Première
par Gérard Delorme
Le drame serait assez classique s’il n’exploitait une situation paradoxale qui oblige les amants à rester séparés malgré une très grande proximité... Selon l’étage, la surface, le décor et la fonction, les différents espaces de la maison donnent une signification particulière à chaque scène, qui peut être d’ordre social, politique ou psychologique beaucoup plus que symbolique. Ces décors servent surtout à déclencher d’infinies variations – parfois très réussies – sur le genre de situations où certains personnages voient et entendent ce que d’autres ne feraient jamais s’ils se savaient vus ou entendus.

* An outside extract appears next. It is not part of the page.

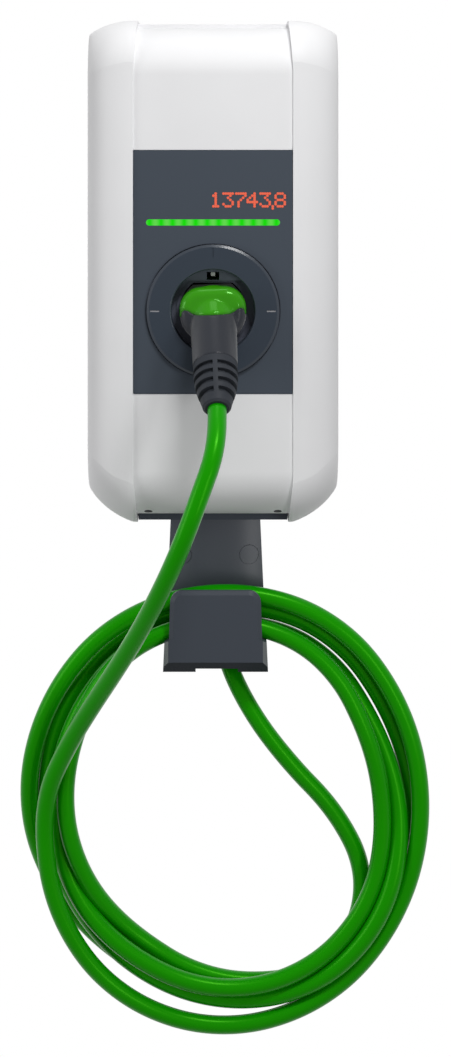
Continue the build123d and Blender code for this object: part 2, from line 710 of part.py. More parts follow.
def cap_zone(gap):
    """Everything above the line where the hood meets the grip, which rises over both cheeks."""
    low = DOCK_Z + CAP_PARTING + gap
    top = low + HEAD_WIDTH
    half = HEAD_WIDTH / 2
    right = [(half - 17, low), (half - 13, low + 0.16 * CHEEK_RISE), (half - 8, low + 0.85 * CHEEK_RISE)]
    right += [(half - 4.5, low + CHEEK_RISE), (half - 2.2, low + 0.6 * CHEEK_RISE)]
    right += [(half - 1.4, low - 0.3 * CHEEK_RISE), (HEAD_WIDTH, low - 0.3 * CHEEK_RISE), (HEAD_WIDTH, top)]
    left = [(-x, z) for x, z in reversed(right)]
    far = NOSE_BACK_Y - 2 * HEAD_DEPTH
    return along_y(left + right, [0] * 16, far, NOSE_BACK_Y + 1)


def in_front_of_nose():
    """All the room in front of the nose's flange."""
    half = 2 * HEAD_WIDTH
    far = NOSE_BACK_Y - 2 * (GRIP_LENGTH + BOOT_LENGTH)
    low = DOCK_Z - 2 * (GRIP_LENGTH + BOOT_LENGTH)
    return block(-half, half, far, NOSE_BACK_Y, low, DOCK_Z + half)


def handle_screw_places():
    """Where the two screws hold the grip on the nose."""
    return [(-19.0, -27.0), (19.0, -27.0)]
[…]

D’autres, à l’inverse, agissent en sachant pertinemment qu’il n’y a pas de témoins. Le tout pour la plus grande satisfaction du spectateur, à la fois juge et voyeur. Faute de moyens, Rabia ne donne pas la pleine mesure de ses possibilités, traitant seulement en surface certains thèmes (les carcans sociaux et familiaux) tout en se concentrant sur les conséquences du crime à un niveau individuel, pour finir sur un terrain moral. Esthétiquement, le film est intemporel, et il ne faut voir dans l’état de la maison qu’une indication du délabrement de ses habitants.